### Aim
Output every line below without omitting or altering anything.
--
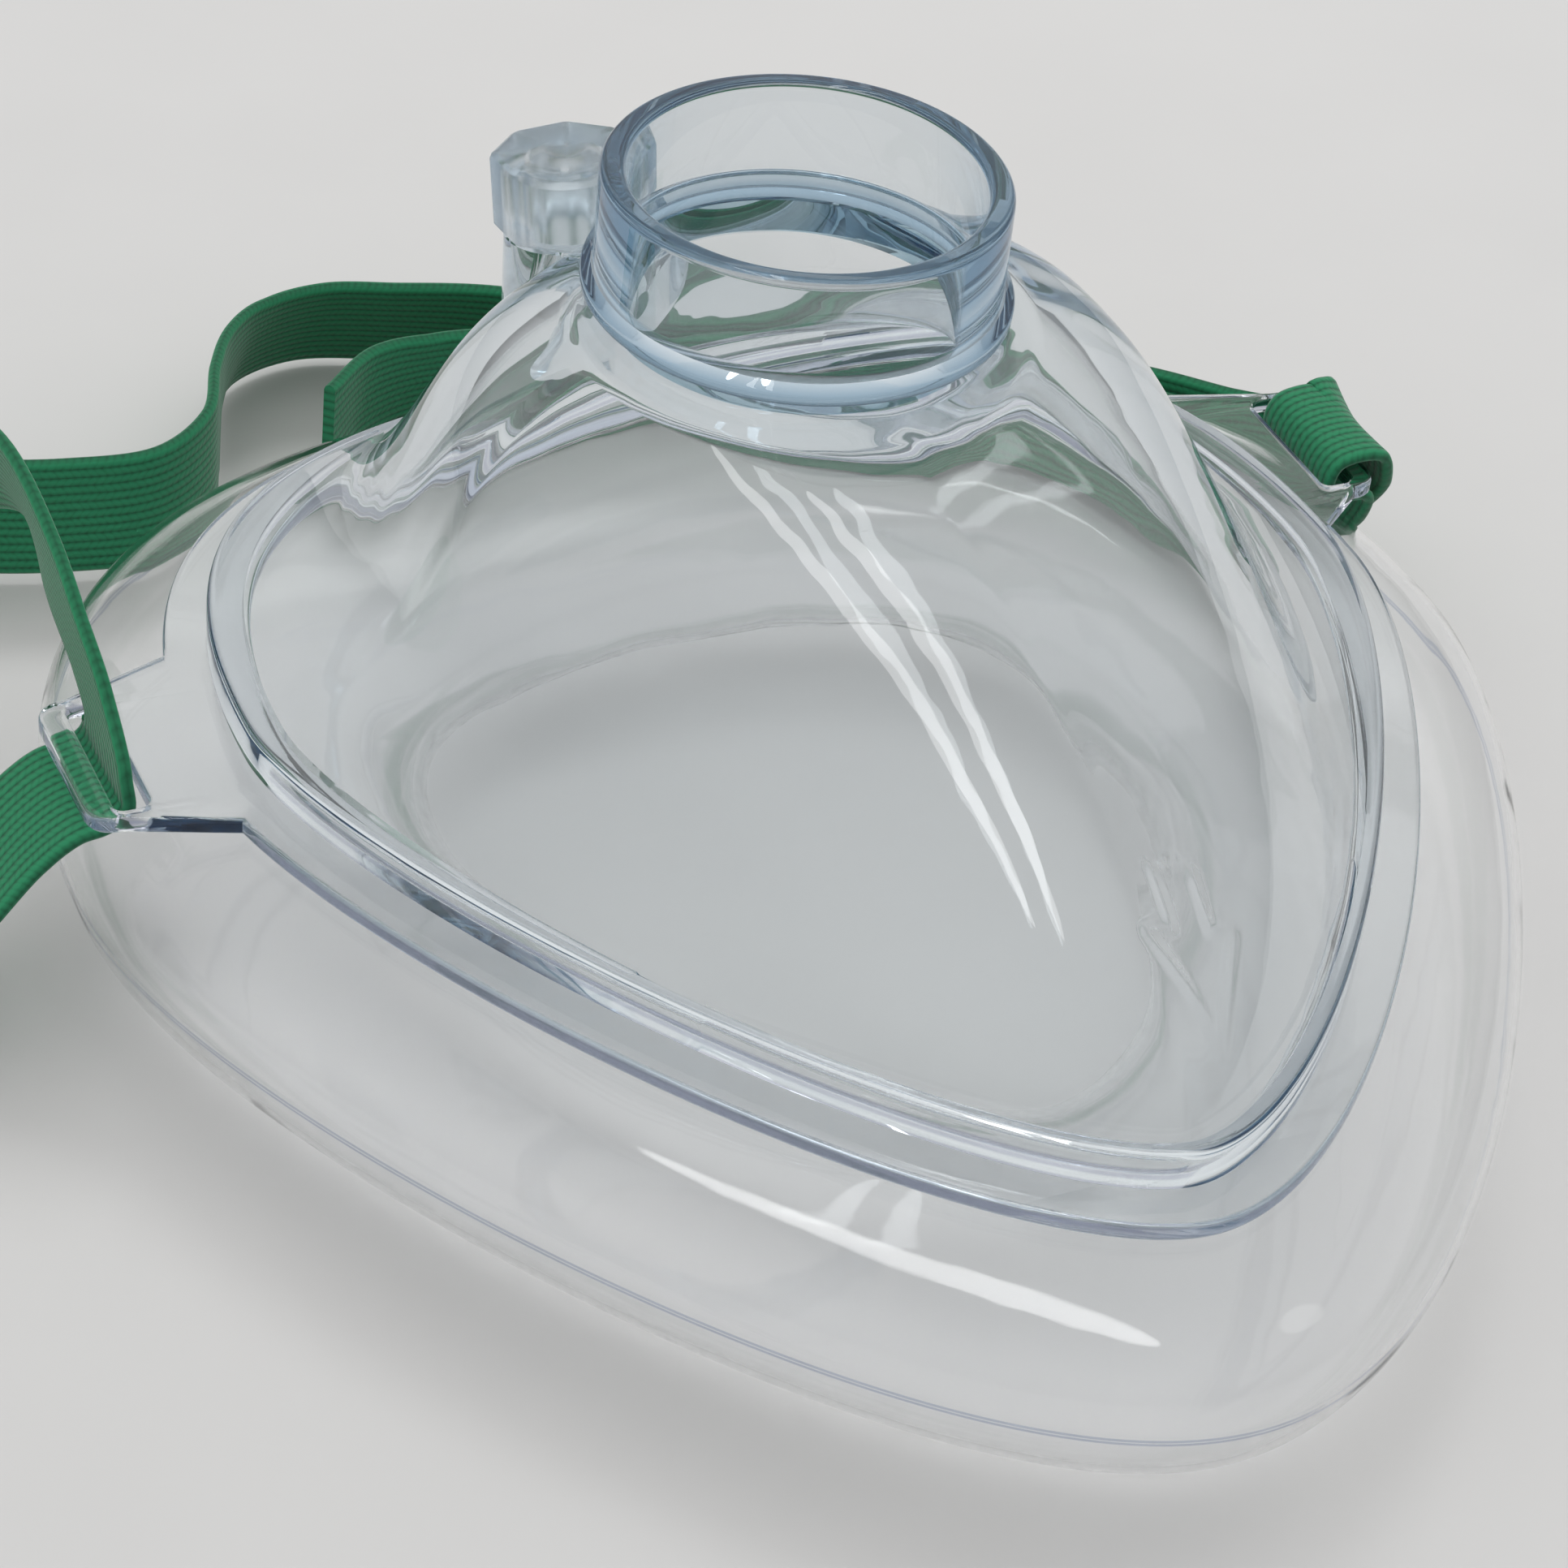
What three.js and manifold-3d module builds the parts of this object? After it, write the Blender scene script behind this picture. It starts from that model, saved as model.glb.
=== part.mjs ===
// Clear resuscitation face mask: domed shell with a 22 mm port, flat rim frame with two strap
// tabs, air cushion, oxygen inlet with its octagonal cap, and an elastic head strap.
// Millimetres, +Z up, nose towards -Y, chin towards +Y. Origin: centre of the mask's footprint,
// on the surface that it lies on.
import * as THREE from 'three';
import { ParametricGeometry } from 'three/addons/geometries/ParametricGeometry.js';
import { mergeVertices } from 'three/addons/utils/BufferGeometryUtils.js';
import Module from 'manifold-3d';

const wasm = await Module();
wasm.setup();

// ---- driving dimensions -------------------------------------------------------------------
// Outline of the rim: half of it is two cubic arcs, nose to cheek and cheek to chin.
const RIM = {
  noseY: -44.5, chinY: 44.5, cheekX: 40.5, cheekY: 11,
  noseReach: 14, cheekFront: 15.5, cheekBack: 34.5, chinReach: 12,
};
// Outline of the hole in the cushion that the nose and mouth go into.
const OPENING = {
  noseY: -24, chinY: 31, cheekX: 24, cheekY: 8,
  noseReach: 9, cheekFront: 14, cheekBack: 18, chinReach: 10,
};
const ARC_STEPS = 18;

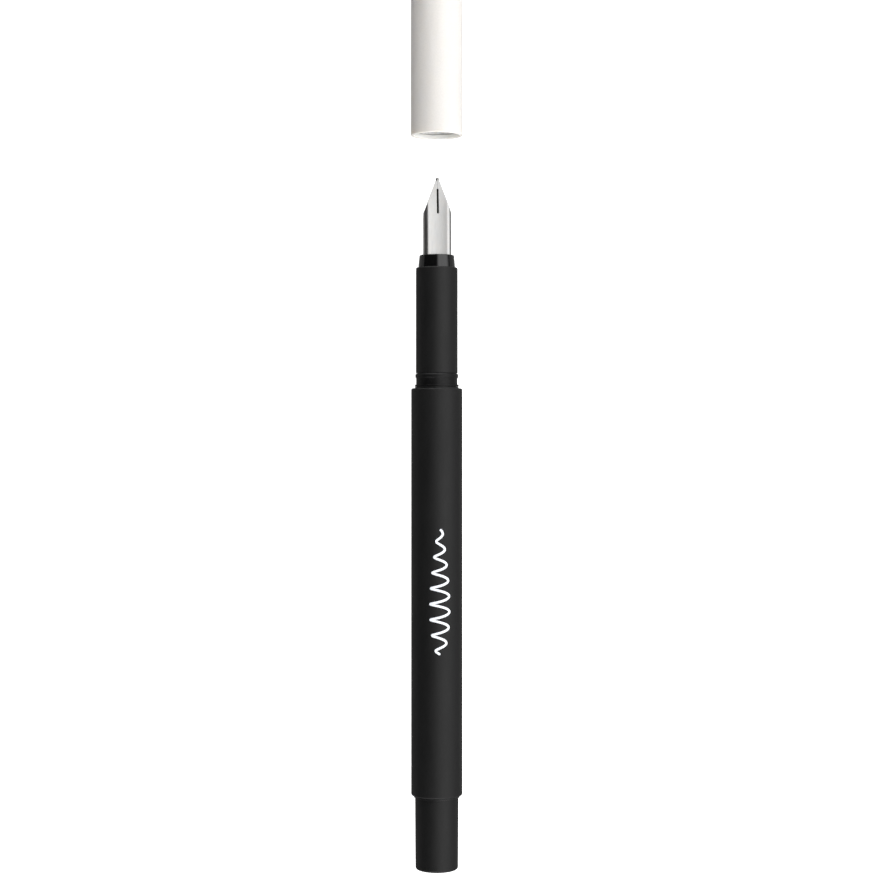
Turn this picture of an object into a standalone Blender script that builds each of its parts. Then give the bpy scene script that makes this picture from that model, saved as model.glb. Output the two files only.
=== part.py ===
"""A fountain pen lying on a table, with its cap pulled off and laid in line with the nib.

The pen's axis runs along +X, from the end face of the tail to the top of the cap. The table is the
plane z = 0, and the origin lies on it, under the middle of pen and cap. Every length is in metres.
A name that ends in _AT is a distance along the axis from the end face of the tail. Pieces of the
section are measured from the mouth of the barrel, and pieces of the cap from the mouth of the cap.
"""

import math

import bmesh
import bpy
from mathutils import Vector

MM = 0.001

# Facets of a turned piece. An even number leaves a flat under the pen, so that it doesn't roll.
SIDES = 24
FILLET_STEPS = 3

# Outside of the pen.
BARREL_R = 5.11 * MM
CAP_R = 5.17 * MM
CAP_LENGTH = 48.0 * MM
BARREL_END_AT = 14.8 * MM
BARREL_MOUTH_AT = 96.1 * MM
CAP_MOUTH_AT = 146.6 * MM
TOTAL_LENGTH = CAP_MOUTH_AT + CAP_LENGTH

# Barrel.
BARREL_BORE_R = 4.60 * MM
BARREL_EDGE = 0.35 * MM
TAIL_R = 4.25 * MM
TAIL_ROOT_R = 4.33 * MM
TAIL_EDGE = 0.5 * MM
TAIL_FLOOR = 1.6 * MM
TAIL_BORE_R = 3.85 * MM
TAIL_SPIGOT_R = 4.50 * MM
TAIL_SPIGOT_END_AT = 22.0 * MM
TAIL_RING_WIDTH = 0.40 * MM
TAIL_RING_OUTER_R = 4.55 * MM
TAIL_RING_INNER_R = 4.39 * MM

# Clearance left where one piece shuts against another.
FIT_GAP = 0.05 * MM

# Screw joint between the barrel and the section. The thread is right-handed.
THREAD_PITCH = 1.25 * MM
THREAD_TURNS = 4.5
THREAD_START = -6.60 * MM
THREAD_ROOT_WIDTH = 0.62 * MM
THREAD_CREST_WIDTH = 0.28 * MM
THREAD_BITE = 0.10 * MM
MALE_ROOT_R = 3.84 * MM
MALE_CREST_R = 4.14 * MM
FEMALE_ROOT_R = 4.26 * MM
FEMALE_CREST_R = 3.96 * MM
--
### Solution for this problem
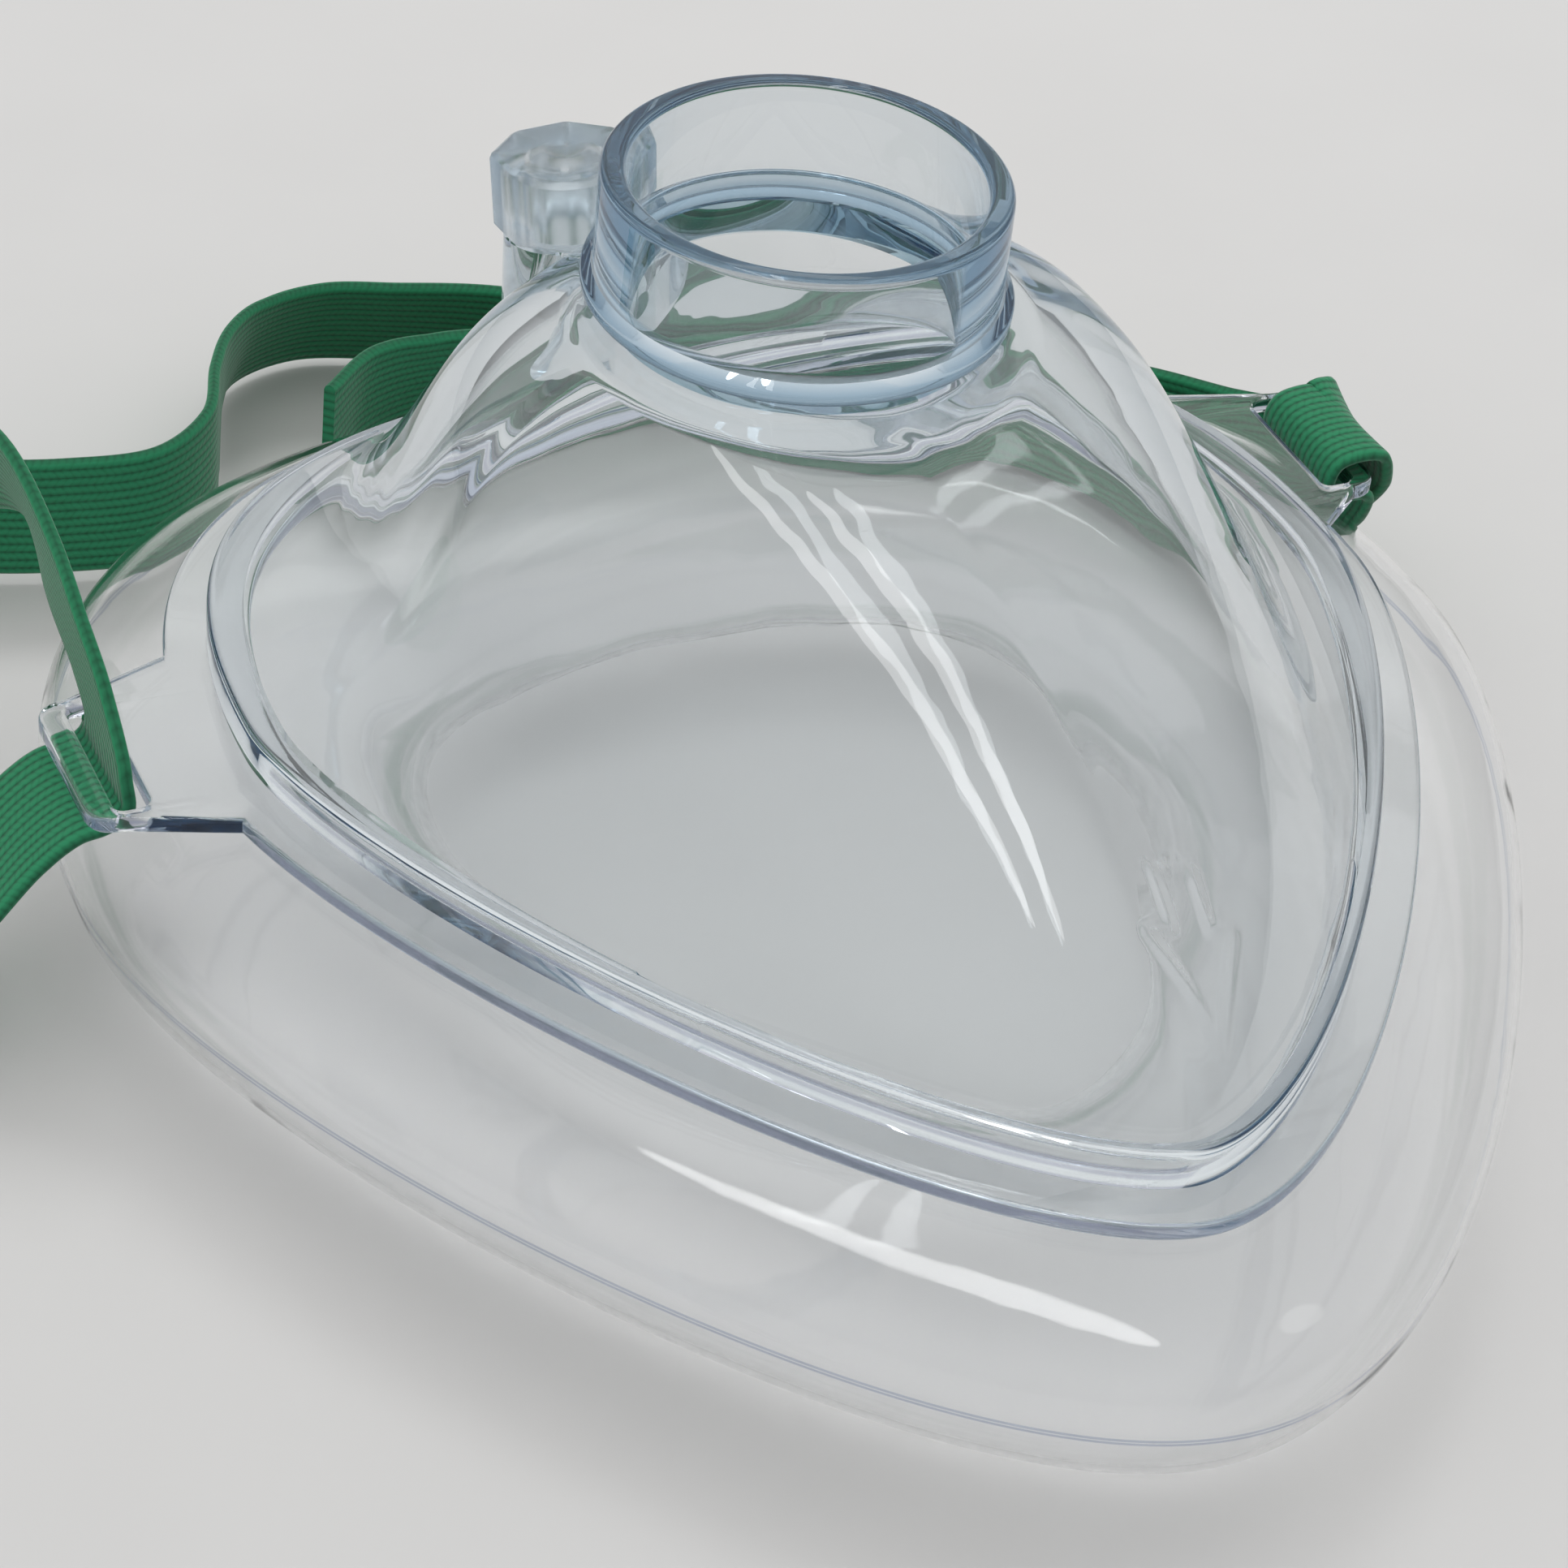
What three.js and manifold-3d module builds the parts of this object? After it, write the Blender scene script behind this picture. It starts from that model, saved as model.glb.
=== part.mjs ===
// Clear resuscitation face mask: domed shell with a 22 mm port, flat rim frame with two strap
// tabs, air cushion, oxygen inlet with its octagonal cap, and an elastic head strap.
// Millimetres, +Z up, nose towards -Y, chin towards +Y. Origin: centre of the mask's footprint,
// on the surface that it lies on.
import * as THREE from 'three';
import { ParametricGeometry } from 'three/addons/geometries/ParametricGeometry.js';
import { mergeVertices } from 'three/addons/utils/BufferGeometryUtils.js';
import Module from 'manifold-3d';

const wasm = await Module();
wasm.setup();

// ---- driving dimensions -------------------------------------------------------------------
// Outline of the rim: half of it is two cubic arcs, nose to cheek and cheek to chin.
const RIM = {
  noseY: -44.5, chinY: 44.5, cheekX: 40.5, cheekY: 11,
  noseReach: 14, cheekFront: 15.5, cheekBack: 34.5, chinReach: 12,
};
// Outline of the hole in the cushion that the nose and mouth go into.
const OPENING = {
  noseY: -24, chinY: 31, cheekX: 24, cheekY: 8,
  noseReach: 9, cheekFront: 14, cheekBack: 18, chinReach: 10,
};
const ARC_STEPS = 18;

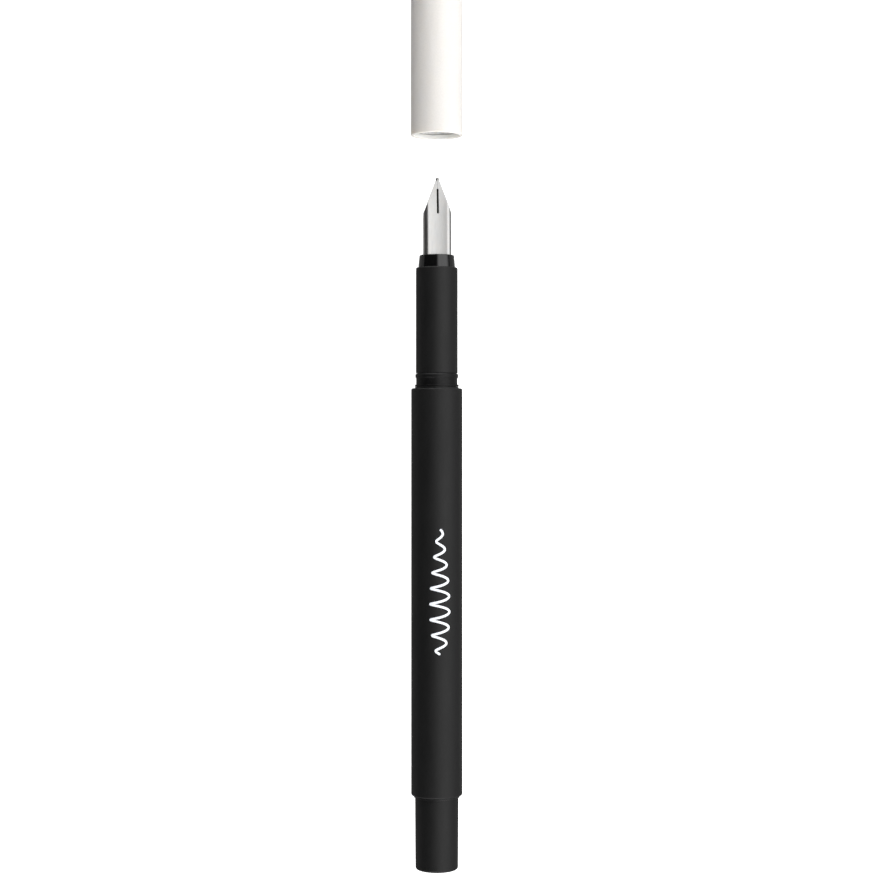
Turn this picture of an object into a standalone Blender script that builds each of its parts. Then give the bpy scene script that makes this picture from that model, saved as model.glb. Output the two files only.
=== part.py ===
"""A fountain pen lying on a table, with its cap pulled off and laid in line with the nib.

The pen's axis runs along +X, from the end face of the tail to the top of the cap. The table is the
plane z = 0, and the origin lies on it, under the middle of pen and cap. Every length is in metres.
A name that ends in _AT is a distance along the axis from the end face of the tail. Pieces of the
section are measured from the mouth of the barrel, and pieces of the cap from the mouth of the cap.
"""

import math

import bmesh
import bpy
from mathutils import Vector

MM = 0.001

# Facets of a turned piece. An even number leaves a flat under the pen, so that it doesn't roll.
SIDES = 24
FILLET_STEPS = 3

# Outside of the pen.
BARREL_R = 5.11 * MM
CAP_R = 5.17 * MM
CAP_LENGTH = 48.0 * MM
BARREL_END_AT = 14.8 * MM
BARREL_MOUTH_AT = 96.1 * MM
CAP_MOUTH_AT = 146.6 * MM
TOTAL_LENGTH = CAP_MOUTH_AT + CAP_LENGTH

# Barrel.
BARREL_BORE_R = 4.60 * MM
BARREL_EDGE = 0.35 * MM
TAIL_R = 4.25 * MM
TAIL_ROOT_R = 4.33 * MM
TAIL_EDGE = 0.5 * MM
TAIL_FLOOR = 1.6 * MM
TAIL_BORE_R = 3.85 * MM
TAIL_SPIGOT_R = 4.50 * MM
TAIL_SPIGOT_END_AT = 22.0 * MM
TAIL_RING_WIDTH = 0.40 * MM
TAIL_RING_OUTER_R = 4.55 * MM
TAIL_RING_INNER_R = 4.39 * MM

# Clearance left where one piece shuts against another.
FIT_GAP = 0.05 * MM

# Screw joint between the barrel and the section. The thread is right-handed.
THREAD_PITCH = 1.25 * MM
THREAD_TURNS = 4.5
THREAD_START = -6.60 * MM
THREAD_ROOT_WIDTH = 0.62 * MM
THREAD_CREST_WIDTH = 0.28 * MM
THREAD_BITE = 0.10 * MM
MALE_ROOT_R = 3.84 * MM
MALE_CREST_R = 4.14 * MM
FEMALE_ROOT_R = 4.26 * MM
FEMALE_CREST_R = 3.96 * MM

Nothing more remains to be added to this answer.